>>>
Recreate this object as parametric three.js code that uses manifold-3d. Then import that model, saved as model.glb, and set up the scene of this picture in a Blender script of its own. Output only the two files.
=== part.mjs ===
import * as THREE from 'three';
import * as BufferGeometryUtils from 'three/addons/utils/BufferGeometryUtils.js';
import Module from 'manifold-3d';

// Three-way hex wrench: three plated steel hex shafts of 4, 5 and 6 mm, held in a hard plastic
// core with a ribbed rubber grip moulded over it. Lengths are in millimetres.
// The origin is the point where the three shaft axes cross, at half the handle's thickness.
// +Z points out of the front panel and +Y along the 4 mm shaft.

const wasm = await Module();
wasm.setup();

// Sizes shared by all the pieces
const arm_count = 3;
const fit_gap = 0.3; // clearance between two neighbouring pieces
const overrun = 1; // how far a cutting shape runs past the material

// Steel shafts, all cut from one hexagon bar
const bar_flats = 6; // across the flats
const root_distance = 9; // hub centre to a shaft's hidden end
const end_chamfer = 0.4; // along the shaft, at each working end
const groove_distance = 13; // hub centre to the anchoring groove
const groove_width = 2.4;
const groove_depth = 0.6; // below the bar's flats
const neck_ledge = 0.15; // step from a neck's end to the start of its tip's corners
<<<
### What is required
From the very first line of the data through the line with "wasm.setup();" in it, please reproduce each line exactly and output nothing more.

### Task output
Recreate this object as parametric three.js code that uses manifold-3d. Then import that model, saved as model.glb, and set up the scene of this picture in a Blender script of its own. Output only the two files.
=== part.mjs ===
import * as THREE from 'three';
import * as BufferGeometryUtils from 'three/addons/utils/BufferGeometryUtils.js';
import Module from 'manifold-3d';

// Three-way hex wrench: three plated steel hex shafts of 4, 5 and 6 mm, held in a hard plastic
// core with a ribbed rubber grip moulded over it. Lengths are in millimetres.
// The origin is the point where the three shaft axes cross, at half the handle's thickness.
// +Z points out of the front panel and +Y along the 4 mm shaft.

const wasm = await Module();
wasm.setup();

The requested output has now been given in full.